Attempts to have the hostages shed some light on the fugitive’s whereabouts prove futile as the witnesses seem confused or reluctant to give any information regarding the assailant. 

This show is directed by ‘Bonus Family’ helmer Felix Herngren from a script penned by Calila Ahlgren.

The two creatives slowly piece the story together by using the approach where every witness gives out their own account of events, which often are always differing and conflicting, leading to confusion and lack of base for prosecution.

Each half an hour episode is viewed through the eyes of every single victim who coincidentally happen to have their own dark secrets safely tucked away.

There is the married couple who seems to be unhappy in their marriage, and to fill up the emptiness brought about by lack of passion between them, they keep hopping from house to house. 

There is also a gay couple seeking a new and spacious place for their growing family as one of the two is heavily pregnant with their first child.

And then there is the bank manager, who is mesmerized by the pictures on the apartment walls more than the house itself.

‘Anxious People’ puts to the fore just how people easily spill their most hidden secrets to complete strangers as they know that they are less likely to be judged compared to if one spoke to someone in their circles.

At the end of the ordeal, several unlikely bonds that sprout out of nowhere are formed, showing just how close and relatable human beings are to each other despite the atrocities that people have become accustomed to.

Thanks to the design in which the narrative is unpacked, these individual stories still turn out to be more exciting and engaging than the question of who has committed the crime, why they have done it, and how they did it.

This comedy-drama expertly handles the anxieties that emanate from experiences and challenges in one’s daily life way better than the machinations of the crime itself.

The aspect of nepotism comes to the fore as well when Jim, played by Dan Ekborg, and Jack, a role by Alfred Svensson, a father-son detective duo, are tasked with the crucial role of negotiating for the safety of the hostages. 

The son is determined to show the world that he deserves the job and doesn’t have it courtesy of daddy, while the father is more concerned with the shenanigans of his drug-addicted daughter.

All these happenings as they grapple with balancing profession and family creates a lot of tension that helps in propelling the plot forward.

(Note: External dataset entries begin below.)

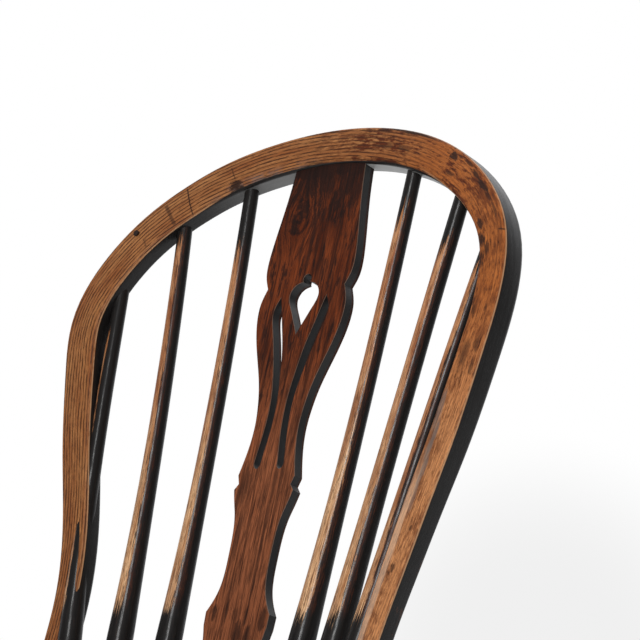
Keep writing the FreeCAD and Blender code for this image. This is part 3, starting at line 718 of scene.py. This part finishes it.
def hoop_finish():
    """Ash worn golden on its flat face, black polish on its sides and back."""
    f = Finish("hoop_finish")
    wood = along, across, deep = f.axes(f.stored("grain"))
    edge = f.stored("across", True)
    sway = f.streaks(wood, 110, 30, 3.0)
    phase = (across + along * 0.03 + deep * 0.4 + (sway - 0.5) * 0.007) * (TURN / HOOP_RING)
    rings = f.wave(phase) * 0.5 + 0.5
    lines = f.ease(rings, 0.45, 0.92) * f.ease(f.streaks(wood, 15, 0.9, 7.0), 0.36, 0.52)
    pores = f.ease(f.streaks(wood, 5.5, 0.42, 1.0), 0.54, 0.66)
    fibre = f.streaks(wood, 26, 0.8, 5.0, 3.0)
    flame = f.streaks(wood, 8, 2.0, 12.0, 4.0, 0.7)
    slow = f.streaks(wood, 70, 11, 9.0, 3.0)
    rub = f.streaks(wood, 16, 9, 2.0, 4.0, 0.65)
    right = f.ease(along, 0.03, 0.15)
    # bare wood, paler at its lower right end, and what is left of the polish on it
    colour = f.tint(f.ease(slow, 0.32, 0.68), (0.33, 0.115, 0.036), (0.56, 0.250, 0.088))
    colour = f.tint(right * 0.75, colour, (0.50, 0.140, 0.026))
    colour = f.tint(f.ease(along, 0.25, 0.38) * 0.8, colour, (0.72, 0.330, 0.135))
    colour = f.tint(f.ease(fibre, 0.36, 0.68) * 0.55, colour, (0.17, 0.048, 0.014))
    dapple = flame + (slow - 0.5) * 0.9 + (rub - 0.5) * 0.7
    patches = f.ease(dapple, 0.42, 0.64) * f.ease(abs(along - 0.095), 0.13, 0.05, 0.60, 1.0)
    colour = f.tint(patches * f.ease(along, -0.04, 0.04, 0.35, 1.0), colour,
                    (0.120, 0.026, 0.008))
    specks = f.ease(flame + (fibre - 0.5) * 0.6, 0.58, 0.70) * f.ease(along, 0.0, 0.05, 0.2, 0.85)
    specks = specks * f.ease(along, 0.42, 0.28, 0.4, 1.0)
    colour = f.tint(specks, colour, (0.040, 0.013, 0.007))
    colour = f.tint(lines * f.ease(right, 0.0, 1.0, 0.92, 0.28), colour, (0.060, 0.020, 0.009))
    colour = f.tint(pores * 0.65, colour, (0.050, 0.017, 0.009))
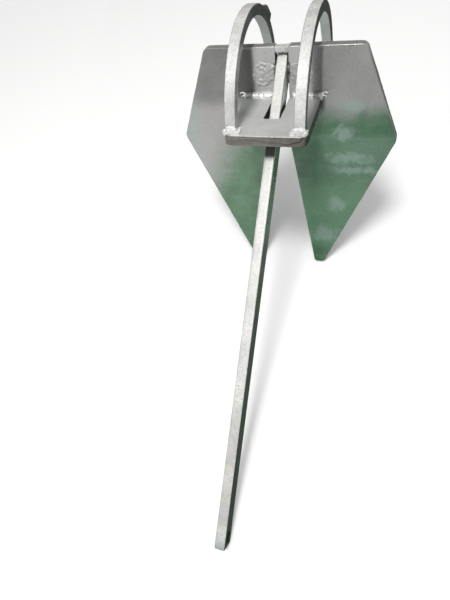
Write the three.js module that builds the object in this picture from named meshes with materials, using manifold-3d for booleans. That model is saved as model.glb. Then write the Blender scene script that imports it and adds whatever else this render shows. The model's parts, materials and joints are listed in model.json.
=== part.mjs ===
// Two-fluke stockless boat anchor, hot-dip galvanised, welded from 10 mm plate and bar.
// Millimetres, +Z up. Every piece is drawn in the fluke frame: X to the right, Y through the
// fluke plates (front face at y = 0), Z along the plates from the tips (z = 0) to the top edge.
// The shank hangs on a cross pin between the flukes and rests on the front crown plate.

import * as THREE from 'three';
import * as BufferGeometryUtils from 'three/addons/utils/BufferGeometryUtils.js';
import Module from 'manifold-3d';

const wasm = await Module();
wasm.setup();

// Stock and gaps
const PLATE = 10;
const BAR = 10;
const GAP = 0.3;
const MID_Y = PLATE / 2;

// Flukes
const FLUKE_HEIGHT = 252;
const FLUKE_TOP_HALF = 75.5;
const FLUKE_HALF = 111;
const FLUKE_WIDEST_Z = 164;
const TIP_OUTER_X = 44;
const TIP_INNER_X = 33;
const NOTCH_TOP_Z = 156.7;
const SLOT_HALF = 6.2;
const TOP_CORNER_R = 6;
const WIDE_CORNER_R = 9;
const TIP_R = 3;

// Crown plates
const CROWN_TOP_Z = 206.3;
const CROWN_HALF = 37.5;
const CROWN_DEPTH = 81;
const CROWN_CORNER_R = 7;
const CROWN_SLOT_HALF = 7.5;
const CROWN_SLOT_SHIFT = -1;
const CROWN_SLOT_R = 2.5;

// Hoops
const HOOP_X = 30.6;
const HOOP_R = 84;
const HOOP_CENTRE_Z = 200;
const HOOP_SEGMENTS = 24;

// Shank and its pin
const PIVOT_Z = 231;
const PIN_R = 5;
const PIN_LENGTH = 44;
const SHANK_LEAN = THREE.MathUtils.degToRad(47);
const SHANK_WIDTH = 20;
const SHANK_REACH = 457;
const SHANK_HEAD = 12;
const HEAD_CORNER_R = 4;
const END_CORNER_R = 1.5;
const EYE_R = 5;
const EYE_FROM_END = 10;
const ROUND_SEGMENTS = 32;
const CORNER_SEGMENTS = 3;

// Welds
const FILLET = 7;
const FILLET_FULLNESS = 0.6;
const CROWN_WELD_START = 9.5;
const CROWN_WELD_END = 41;
const PIN_WELD_WIDTH = 18;
const PIN_WELD_HEIGHT = 25;
const PIN_WELD_PROUD = 3.5;
const PIN_WELD_SLOPE = 1.2;
const PIN_WELD_X = 19;
const PIN_WELD_CORNER_R = 3;
const CAP_WELD_HEIGHT = 6;
const CAP_WELD_INSET = 0.5;
const CAP_WELD_CORNER_R = 1.5;
const FOOT_WELD_OUT = 1.6;
const FOOT_WELD_IN = 6;
const FOOT_WELD_HEIGHT = 6;
const FOOT_WELD_CORNER_R = 2;
const FOOT_LEAN = 0.8;

const STEEL = { roughness: 0.45, metalness: 0.85 };
const COLOURS = {
  fluke: 0x9aa39d,
  crown: 0xb2b5b2,
  hoop: 0xd6d8d6,
  shank: 0xc9cbc8,
  pin: 0x8f9492,
  weld: 0xc2c6c4,
};

// Axes for drawings made in the fluke frame: what the drawing's own x, y and depth become.
const AXES = {
  xz: [new THREE.Vector3(1, 0, 0), new THREE.Vector3(0, 0, 1), new THREE.Vector3(0, -1, 0)],
  xy: [new THREE.Vector3(1, 0, 0), new THREE.Vector3(0, 1, 0), new THREE.Vector3(0, 0, 1)],
  yz: [new THREE.Vector3(0, 1, 0), new THREE.Vector3(0, 0, 1), new THREE.Vector3(1, 0, 0)],
};

// A closed outline through corners [x, y, radius], going round once, with each corner rounded.
function roundedOutline(corners) {
  const shape = new THREE.Shape();
  corners.forEach(([x, y, radius = 0], i) => {
    const corner = new THREE.Vector2(x, y);
    const [px, py] = corners.at(i - 1);
    const [nx, ny] = corners[(i + 1) % corners.length];
    if (radius === 0) {
      addPoint(shape, corner, i === 0);
      return;
    }
    const back = new THREE.Vector2(px, py).sub(corner).normalize();
    const ahead = new THREE.Vector2(nx, ny).sub(corner).normalize();
    const half = Math.acos(back.dot(ahead)) / 2;
    const centre = back.clone().add(ahead).normalize().multiplyScalar(radius / Math.sin(half));
    centre.add(corner);
    const start = corner.clone().addScaledVector(back, radius / Math.tan(half)).sub(centre);
    const end = corner.clone().addScaledVector(ahead, radius / Math.tan(half)).sub(centre);
    addPoint(shape, centre.clone().add(start), i === 0);
    shape.absarc(centre.x, centre.y, radius, start.angle(), end.angle(), back.cross(ahead) > 0);
  });
  return shape;
}

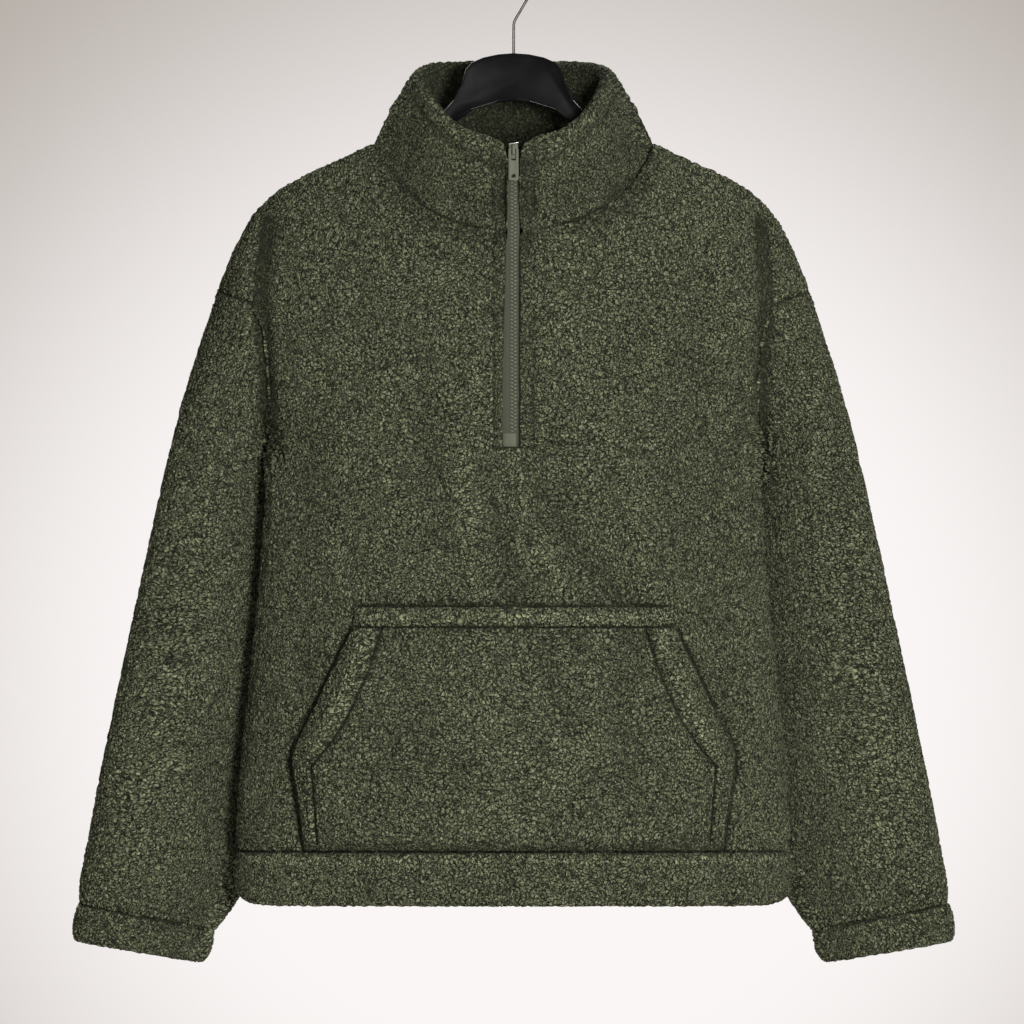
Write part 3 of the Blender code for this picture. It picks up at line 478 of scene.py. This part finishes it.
# half width and half depth of the garment where a piece of this kind runs round it
pileSpread = {
    "torso": (0.24, 0.055),
    "front": (0.24, 0.055),
    "loop": (0.12, 0.060),
    "sleeve": (0.06, 0.040),
}

# the middle of the body, which its outer faces look away from
torsoCore = {"narrower": 0.7, "halfWidth": 0.16, "top": -0.26}


def insidePoint(kind, places):
    core = places.copy()
    if kind == "torso":
        halfWidth = torsoCore["halfWidth"]
        core[:, 0] = np.clip(places[:, 0] * torsoCore["narrower"], -halfWidth, halfWidth)
        core[:, 1] = 0
        core[:, 2] = np.minimum(places[:, 2], torsoCore["top"])
    elif kind == "sleeve":
        middle = np.array(sleeveMiddle)[::-1]
        for axis in (0, 1):
            core[:, axis] = np.interp(places[:, 2], middle[:, 2], middle[:, axis])
        core[:, 0] *= np.sign(places[:, 0])
        core[:, 2] = np.minimum(places[:, 2], middle[-1, 2])
    elif kind == "front":
        core[:, 1] = 0
    return core


def facesOut(mesh, kind):
    places, normals = facePlaces(mesh)
    if kind == "loop":
        return np.ones(len(places), bool)
    outward = places - insidePoint(kind, places)
    outward /= np.maximum(np.linalg.norm(outward, axis=1, keepdims=True), 1e-9)
    return (outward * normals).sum(axis=1) > meshValues["outward"]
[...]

Throughout the investigation, ‘Anxious People’ dives deeper into a tragic suicide witnessed by a very young Jim leaving lasting trauma that still haunts him in his adult life.

The damaging effects of the financial crisis that left one of the characters homeless being forced to call a storeroom cupboard his home are also brought into the light.

And then, there is the aspect of how grief can leave a person in a constant house moving status. All these themes are expertly woven together, and as one goes through the series, they realize that everything is connected.

The detailed plots are made easy for the viewer to understand by including plenty of comic relieving incidences throughout the show.

Most of the rib-tickling moments are provided by Per Andersson as Lennart, a jobbing actor hired to help advertise the houses. He draws people’s attention by embodying all forms and mannerisms of attention-grabbing characters dressed in a bunny outfit.

Compared to Backman’s previous work. ‘Anxious People’ lacks the warmth of ‘A Man Called Cove’ and the expressive strength of ‘Beartown.’

However, the storyline is excellently written, the theme highly relatable, the cinematography captivating, the editing is done well, the performances are great and the music makes it way much better.

Though the show is in Swedish, there are subtitles for audiences who don’t understand the language making sure the message reaches the sender and viewers still get the gags regardless.

For all the above reasons, it’s a pretty fantastic show that audiences can binge on as they wait on the New Year.